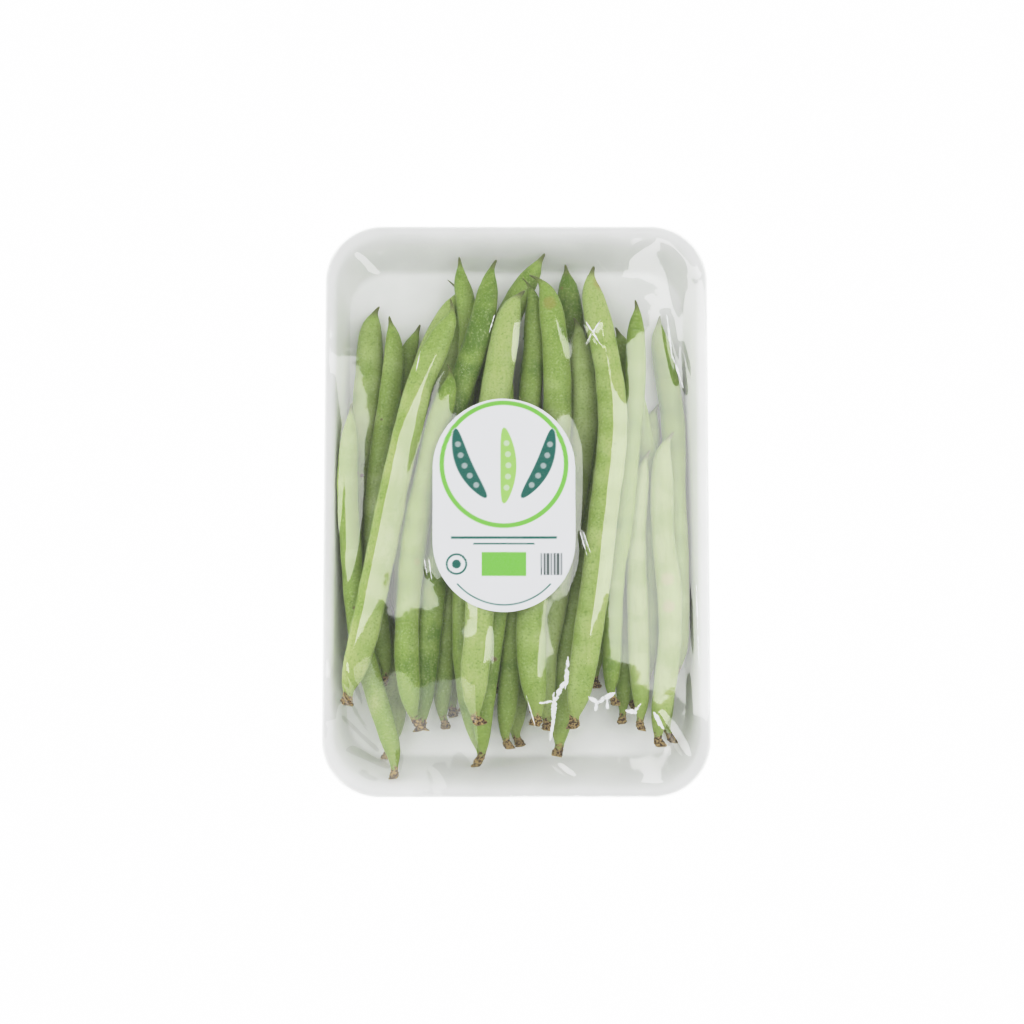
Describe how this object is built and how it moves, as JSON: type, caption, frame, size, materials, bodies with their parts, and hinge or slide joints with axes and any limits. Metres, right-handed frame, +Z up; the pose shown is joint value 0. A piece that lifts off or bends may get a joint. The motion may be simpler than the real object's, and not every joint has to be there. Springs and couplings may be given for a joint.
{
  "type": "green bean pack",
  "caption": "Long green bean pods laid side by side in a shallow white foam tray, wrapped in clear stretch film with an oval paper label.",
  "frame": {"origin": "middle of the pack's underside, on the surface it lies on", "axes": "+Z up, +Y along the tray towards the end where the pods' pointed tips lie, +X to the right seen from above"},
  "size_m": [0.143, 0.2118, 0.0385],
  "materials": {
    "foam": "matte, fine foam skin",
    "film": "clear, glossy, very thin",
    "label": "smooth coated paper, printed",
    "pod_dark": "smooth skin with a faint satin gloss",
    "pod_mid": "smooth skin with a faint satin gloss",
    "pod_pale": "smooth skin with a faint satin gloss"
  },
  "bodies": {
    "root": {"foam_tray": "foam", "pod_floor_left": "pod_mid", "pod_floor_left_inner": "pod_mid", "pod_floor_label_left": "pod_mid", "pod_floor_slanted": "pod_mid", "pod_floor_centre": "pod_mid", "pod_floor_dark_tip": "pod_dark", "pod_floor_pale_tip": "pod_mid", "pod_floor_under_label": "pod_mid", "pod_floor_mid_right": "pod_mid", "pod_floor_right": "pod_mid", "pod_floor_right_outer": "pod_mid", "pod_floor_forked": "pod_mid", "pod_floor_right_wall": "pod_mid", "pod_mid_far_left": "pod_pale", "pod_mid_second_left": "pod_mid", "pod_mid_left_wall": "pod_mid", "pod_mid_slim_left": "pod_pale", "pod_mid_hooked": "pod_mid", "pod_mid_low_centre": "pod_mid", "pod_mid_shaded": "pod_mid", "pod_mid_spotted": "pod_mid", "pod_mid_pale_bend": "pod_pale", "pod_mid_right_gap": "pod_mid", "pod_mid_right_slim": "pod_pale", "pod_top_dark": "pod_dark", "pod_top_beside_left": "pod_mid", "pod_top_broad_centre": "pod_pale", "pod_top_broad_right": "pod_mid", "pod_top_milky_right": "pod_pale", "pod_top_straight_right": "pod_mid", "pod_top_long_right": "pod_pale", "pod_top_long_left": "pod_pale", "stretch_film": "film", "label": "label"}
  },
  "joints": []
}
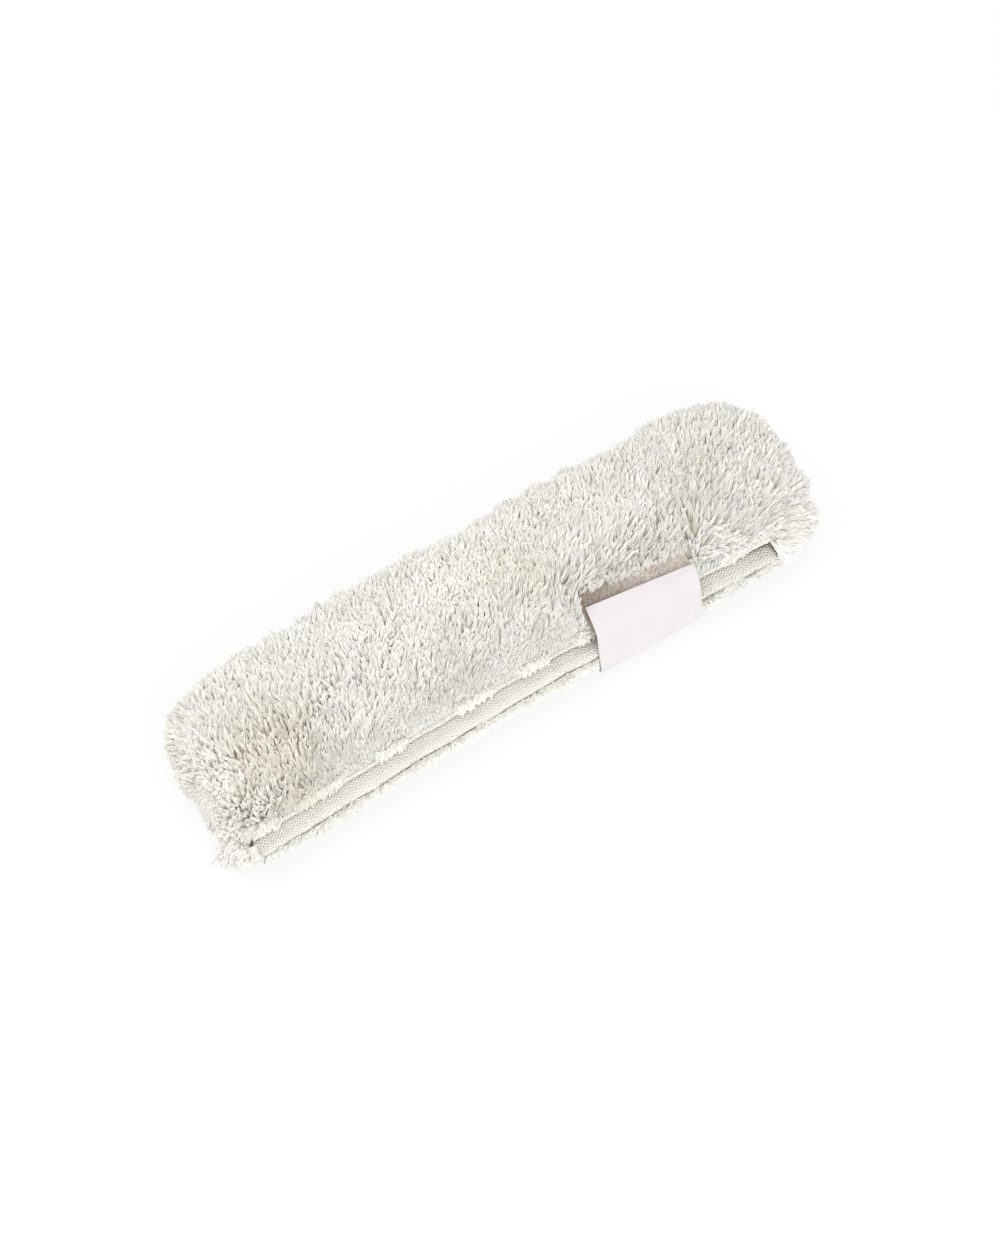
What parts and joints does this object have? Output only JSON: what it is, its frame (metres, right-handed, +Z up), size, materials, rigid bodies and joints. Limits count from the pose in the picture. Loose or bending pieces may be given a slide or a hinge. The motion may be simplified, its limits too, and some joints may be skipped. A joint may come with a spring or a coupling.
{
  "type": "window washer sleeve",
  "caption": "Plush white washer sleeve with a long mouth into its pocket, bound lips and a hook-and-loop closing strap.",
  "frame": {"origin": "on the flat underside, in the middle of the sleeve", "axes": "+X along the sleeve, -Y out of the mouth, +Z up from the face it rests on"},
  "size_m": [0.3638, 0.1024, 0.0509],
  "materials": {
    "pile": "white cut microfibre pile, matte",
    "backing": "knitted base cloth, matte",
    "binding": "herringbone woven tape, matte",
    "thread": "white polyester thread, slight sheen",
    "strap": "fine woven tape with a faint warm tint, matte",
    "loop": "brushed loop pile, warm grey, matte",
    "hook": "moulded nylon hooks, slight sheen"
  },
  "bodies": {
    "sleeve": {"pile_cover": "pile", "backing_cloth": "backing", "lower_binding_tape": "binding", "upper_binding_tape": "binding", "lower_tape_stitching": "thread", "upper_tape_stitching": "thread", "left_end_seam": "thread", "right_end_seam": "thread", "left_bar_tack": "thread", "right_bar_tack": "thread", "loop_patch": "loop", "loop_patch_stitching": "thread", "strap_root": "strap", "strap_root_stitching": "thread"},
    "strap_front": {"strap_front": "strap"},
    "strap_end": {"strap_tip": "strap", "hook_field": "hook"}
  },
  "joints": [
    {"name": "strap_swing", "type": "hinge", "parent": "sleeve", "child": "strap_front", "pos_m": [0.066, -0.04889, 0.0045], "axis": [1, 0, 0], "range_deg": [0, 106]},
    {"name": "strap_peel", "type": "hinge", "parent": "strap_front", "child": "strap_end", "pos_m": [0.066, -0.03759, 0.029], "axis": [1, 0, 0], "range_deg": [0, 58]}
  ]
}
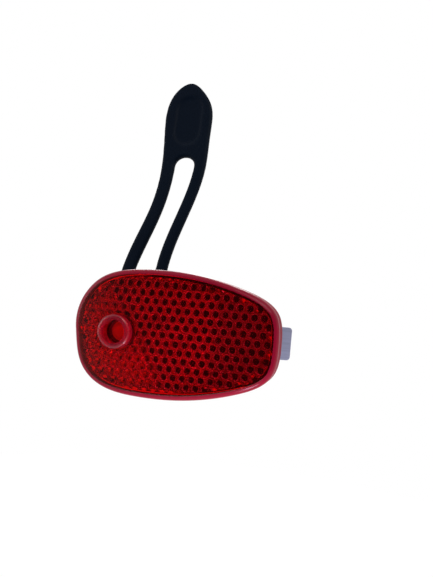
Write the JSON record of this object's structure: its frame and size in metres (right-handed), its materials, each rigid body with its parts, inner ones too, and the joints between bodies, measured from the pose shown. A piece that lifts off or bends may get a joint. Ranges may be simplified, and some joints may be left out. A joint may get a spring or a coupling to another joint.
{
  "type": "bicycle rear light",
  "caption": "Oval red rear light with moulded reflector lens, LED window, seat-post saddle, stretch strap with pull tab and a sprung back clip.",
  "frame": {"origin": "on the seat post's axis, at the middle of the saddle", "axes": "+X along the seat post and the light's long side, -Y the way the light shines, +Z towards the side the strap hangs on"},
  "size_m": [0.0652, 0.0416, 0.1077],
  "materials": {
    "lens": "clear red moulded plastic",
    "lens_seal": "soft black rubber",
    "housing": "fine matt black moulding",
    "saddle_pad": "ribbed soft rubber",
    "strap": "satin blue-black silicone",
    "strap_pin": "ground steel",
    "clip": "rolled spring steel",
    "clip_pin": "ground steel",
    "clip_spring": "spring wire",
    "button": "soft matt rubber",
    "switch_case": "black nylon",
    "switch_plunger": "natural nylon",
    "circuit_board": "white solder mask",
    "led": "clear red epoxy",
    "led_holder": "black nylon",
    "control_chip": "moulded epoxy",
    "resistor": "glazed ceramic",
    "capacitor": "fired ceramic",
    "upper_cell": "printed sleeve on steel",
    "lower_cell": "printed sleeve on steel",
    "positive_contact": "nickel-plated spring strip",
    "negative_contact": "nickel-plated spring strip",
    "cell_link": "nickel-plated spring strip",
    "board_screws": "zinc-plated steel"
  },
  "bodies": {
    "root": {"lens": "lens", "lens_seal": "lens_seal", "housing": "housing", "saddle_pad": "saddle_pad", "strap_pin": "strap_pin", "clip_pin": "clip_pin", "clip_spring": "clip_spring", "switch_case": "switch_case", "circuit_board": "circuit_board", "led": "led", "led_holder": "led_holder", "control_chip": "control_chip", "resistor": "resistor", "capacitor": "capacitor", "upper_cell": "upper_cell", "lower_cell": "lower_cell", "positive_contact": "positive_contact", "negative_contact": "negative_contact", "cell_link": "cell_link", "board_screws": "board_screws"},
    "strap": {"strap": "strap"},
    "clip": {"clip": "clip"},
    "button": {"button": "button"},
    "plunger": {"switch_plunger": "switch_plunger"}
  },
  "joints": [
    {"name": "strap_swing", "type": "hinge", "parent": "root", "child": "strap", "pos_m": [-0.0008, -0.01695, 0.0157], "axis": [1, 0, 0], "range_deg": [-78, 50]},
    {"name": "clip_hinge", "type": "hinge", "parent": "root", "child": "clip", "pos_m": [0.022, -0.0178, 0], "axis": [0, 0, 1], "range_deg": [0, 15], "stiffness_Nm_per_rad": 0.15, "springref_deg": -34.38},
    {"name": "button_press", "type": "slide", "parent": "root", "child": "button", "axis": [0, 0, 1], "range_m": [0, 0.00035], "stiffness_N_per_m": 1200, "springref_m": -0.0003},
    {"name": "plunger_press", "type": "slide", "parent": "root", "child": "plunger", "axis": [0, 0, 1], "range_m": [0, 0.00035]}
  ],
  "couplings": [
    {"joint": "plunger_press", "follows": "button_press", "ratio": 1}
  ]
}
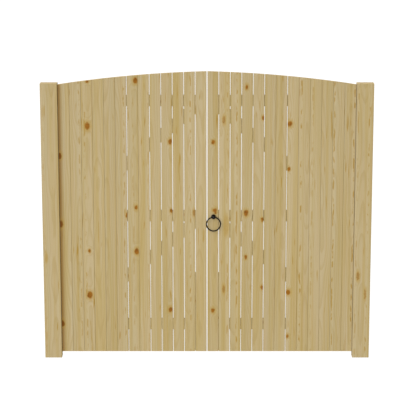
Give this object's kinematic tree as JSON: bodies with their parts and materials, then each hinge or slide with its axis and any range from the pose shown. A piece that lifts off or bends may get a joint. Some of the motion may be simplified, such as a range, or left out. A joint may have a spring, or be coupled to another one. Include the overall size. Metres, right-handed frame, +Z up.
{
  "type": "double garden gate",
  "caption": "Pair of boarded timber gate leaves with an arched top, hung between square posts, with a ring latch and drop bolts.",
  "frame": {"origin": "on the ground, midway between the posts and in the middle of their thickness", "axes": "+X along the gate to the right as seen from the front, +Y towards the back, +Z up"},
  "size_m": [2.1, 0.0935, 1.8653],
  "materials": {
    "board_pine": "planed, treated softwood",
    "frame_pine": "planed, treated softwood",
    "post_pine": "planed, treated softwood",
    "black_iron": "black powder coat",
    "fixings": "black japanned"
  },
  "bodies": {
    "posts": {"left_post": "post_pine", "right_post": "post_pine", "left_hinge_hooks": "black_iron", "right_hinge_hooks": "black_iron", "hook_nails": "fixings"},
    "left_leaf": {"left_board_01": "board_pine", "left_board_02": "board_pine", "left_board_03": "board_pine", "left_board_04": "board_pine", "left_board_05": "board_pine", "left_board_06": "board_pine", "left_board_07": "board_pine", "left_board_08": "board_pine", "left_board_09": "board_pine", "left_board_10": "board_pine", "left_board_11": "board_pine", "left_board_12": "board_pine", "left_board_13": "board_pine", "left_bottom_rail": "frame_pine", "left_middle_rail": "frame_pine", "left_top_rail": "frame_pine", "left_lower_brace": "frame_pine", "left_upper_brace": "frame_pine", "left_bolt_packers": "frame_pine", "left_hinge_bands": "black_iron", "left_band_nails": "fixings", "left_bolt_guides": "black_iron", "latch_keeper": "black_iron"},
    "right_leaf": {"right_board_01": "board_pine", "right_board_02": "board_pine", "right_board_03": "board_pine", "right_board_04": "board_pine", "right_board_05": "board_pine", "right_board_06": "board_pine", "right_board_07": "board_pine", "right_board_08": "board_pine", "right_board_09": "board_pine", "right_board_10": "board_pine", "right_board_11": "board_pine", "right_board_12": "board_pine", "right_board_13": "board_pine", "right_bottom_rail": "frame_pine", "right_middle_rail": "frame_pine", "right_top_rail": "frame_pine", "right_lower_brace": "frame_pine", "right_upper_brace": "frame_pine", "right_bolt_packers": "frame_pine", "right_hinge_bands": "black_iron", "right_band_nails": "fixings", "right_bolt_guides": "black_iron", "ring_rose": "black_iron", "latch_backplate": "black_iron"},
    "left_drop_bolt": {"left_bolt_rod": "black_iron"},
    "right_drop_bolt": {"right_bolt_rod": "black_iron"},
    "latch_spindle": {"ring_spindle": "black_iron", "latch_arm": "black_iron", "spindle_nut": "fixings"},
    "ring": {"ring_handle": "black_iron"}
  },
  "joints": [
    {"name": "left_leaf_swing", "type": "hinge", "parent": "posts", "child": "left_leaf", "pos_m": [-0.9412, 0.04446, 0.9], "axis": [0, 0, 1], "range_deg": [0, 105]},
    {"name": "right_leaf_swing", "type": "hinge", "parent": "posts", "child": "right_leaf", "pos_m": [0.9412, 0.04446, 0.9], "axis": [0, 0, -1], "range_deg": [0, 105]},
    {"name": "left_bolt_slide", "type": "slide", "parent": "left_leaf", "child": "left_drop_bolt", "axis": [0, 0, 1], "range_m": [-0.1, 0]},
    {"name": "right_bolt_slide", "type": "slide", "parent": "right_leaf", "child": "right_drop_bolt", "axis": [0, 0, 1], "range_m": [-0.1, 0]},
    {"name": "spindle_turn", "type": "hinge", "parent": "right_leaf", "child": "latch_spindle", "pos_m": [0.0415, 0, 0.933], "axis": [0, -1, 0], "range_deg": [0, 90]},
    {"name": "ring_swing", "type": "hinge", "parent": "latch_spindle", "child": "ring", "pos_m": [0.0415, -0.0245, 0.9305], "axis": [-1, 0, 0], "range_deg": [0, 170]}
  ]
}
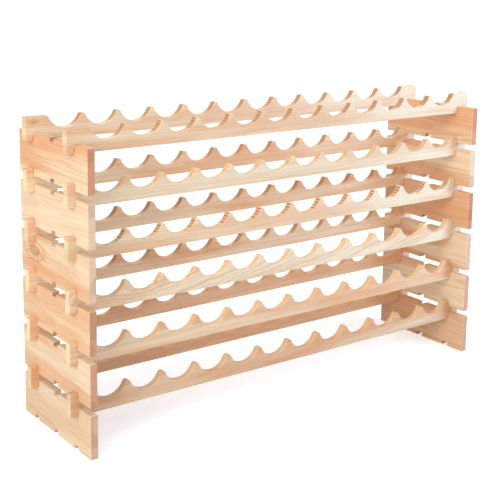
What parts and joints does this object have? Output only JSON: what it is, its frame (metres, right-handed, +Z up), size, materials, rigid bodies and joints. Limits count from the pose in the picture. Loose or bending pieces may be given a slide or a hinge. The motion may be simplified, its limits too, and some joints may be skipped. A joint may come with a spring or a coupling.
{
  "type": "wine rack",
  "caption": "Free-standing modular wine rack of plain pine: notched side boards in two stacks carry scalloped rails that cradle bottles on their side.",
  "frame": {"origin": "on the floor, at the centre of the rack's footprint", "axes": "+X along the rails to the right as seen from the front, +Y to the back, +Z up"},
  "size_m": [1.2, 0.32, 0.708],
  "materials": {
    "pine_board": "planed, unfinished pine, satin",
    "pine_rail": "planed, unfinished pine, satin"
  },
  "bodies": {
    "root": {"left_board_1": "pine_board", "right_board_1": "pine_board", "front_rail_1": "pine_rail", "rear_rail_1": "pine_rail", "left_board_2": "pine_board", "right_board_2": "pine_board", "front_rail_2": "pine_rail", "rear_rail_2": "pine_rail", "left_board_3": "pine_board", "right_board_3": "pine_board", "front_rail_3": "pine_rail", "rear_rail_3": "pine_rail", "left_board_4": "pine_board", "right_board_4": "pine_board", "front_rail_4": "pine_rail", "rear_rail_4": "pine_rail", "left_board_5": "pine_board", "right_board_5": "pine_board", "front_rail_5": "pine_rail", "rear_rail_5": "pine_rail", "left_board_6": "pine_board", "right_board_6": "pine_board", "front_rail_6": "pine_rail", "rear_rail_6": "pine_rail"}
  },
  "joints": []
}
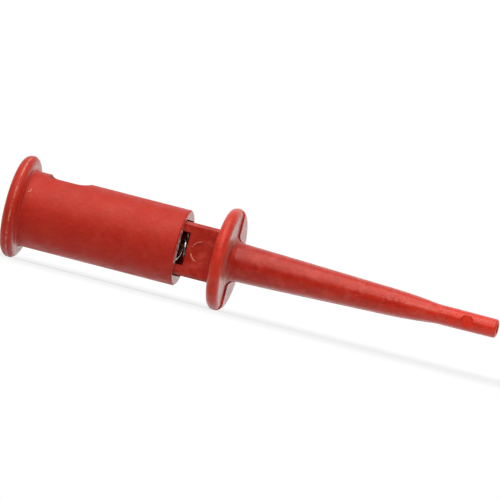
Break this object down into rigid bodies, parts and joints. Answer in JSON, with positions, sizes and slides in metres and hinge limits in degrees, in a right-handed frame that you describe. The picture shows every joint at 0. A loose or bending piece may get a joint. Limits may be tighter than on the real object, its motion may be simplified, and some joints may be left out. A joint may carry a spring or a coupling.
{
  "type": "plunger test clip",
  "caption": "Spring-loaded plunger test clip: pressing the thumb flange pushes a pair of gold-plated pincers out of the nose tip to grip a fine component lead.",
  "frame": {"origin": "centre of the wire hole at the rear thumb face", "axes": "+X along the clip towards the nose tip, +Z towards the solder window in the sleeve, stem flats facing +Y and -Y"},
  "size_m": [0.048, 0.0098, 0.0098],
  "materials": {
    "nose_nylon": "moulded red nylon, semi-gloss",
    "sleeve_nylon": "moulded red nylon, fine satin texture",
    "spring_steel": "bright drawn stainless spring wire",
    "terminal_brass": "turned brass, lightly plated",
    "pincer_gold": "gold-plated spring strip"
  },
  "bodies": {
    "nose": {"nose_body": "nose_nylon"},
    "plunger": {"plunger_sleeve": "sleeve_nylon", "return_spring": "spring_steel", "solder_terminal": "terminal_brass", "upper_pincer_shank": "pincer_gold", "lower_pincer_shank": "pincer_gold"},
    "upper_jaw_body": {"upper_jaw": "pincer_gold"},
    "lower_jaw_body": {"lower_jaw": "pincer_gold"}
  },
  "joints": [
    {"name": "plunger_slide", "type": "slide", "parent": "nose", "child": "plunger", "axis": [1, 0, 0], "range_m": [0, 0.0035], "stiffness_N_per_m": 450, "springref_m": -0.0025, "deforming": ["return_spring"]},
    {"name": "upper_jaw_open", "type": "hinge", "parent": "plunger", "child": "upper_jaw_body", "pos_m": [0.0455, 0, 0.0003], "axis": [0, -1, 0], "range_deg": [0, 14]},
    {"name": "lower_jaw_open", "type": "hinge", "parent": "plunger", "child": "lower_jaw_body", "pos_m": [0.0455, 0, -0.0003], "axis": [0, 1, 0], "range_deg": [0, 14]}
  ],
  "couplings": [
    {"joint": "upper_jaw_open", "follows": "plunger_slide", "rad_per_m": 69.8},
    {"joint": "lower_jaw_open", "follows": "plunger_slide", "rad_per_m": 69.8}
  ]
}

Goal of the exercise. From the data above, pick out each line containing "between" and copy it.

Reply.
Write the JSON record of this object's structure: its frame and size in metres (right-handed), its materials, each rigid body with its parts, inner ones too, and the joints between bodies, measured from the pose shown. A piece that lifts off or bends may get a joint. Ranges may be simplified, and some joints may be left out. A joint may get a spring or a coupling to another joint.
  "caption": "Pair of boarded timber gate leaves with an arched top, hung between square posts, with a ring latch and drop bolts.",
  "frame": {"origin": "on the ground, midway between the posts and in the middle of their thickness", "axes": "+X along the gate to the right as seen from the front, +Y towards the back, +Z up"},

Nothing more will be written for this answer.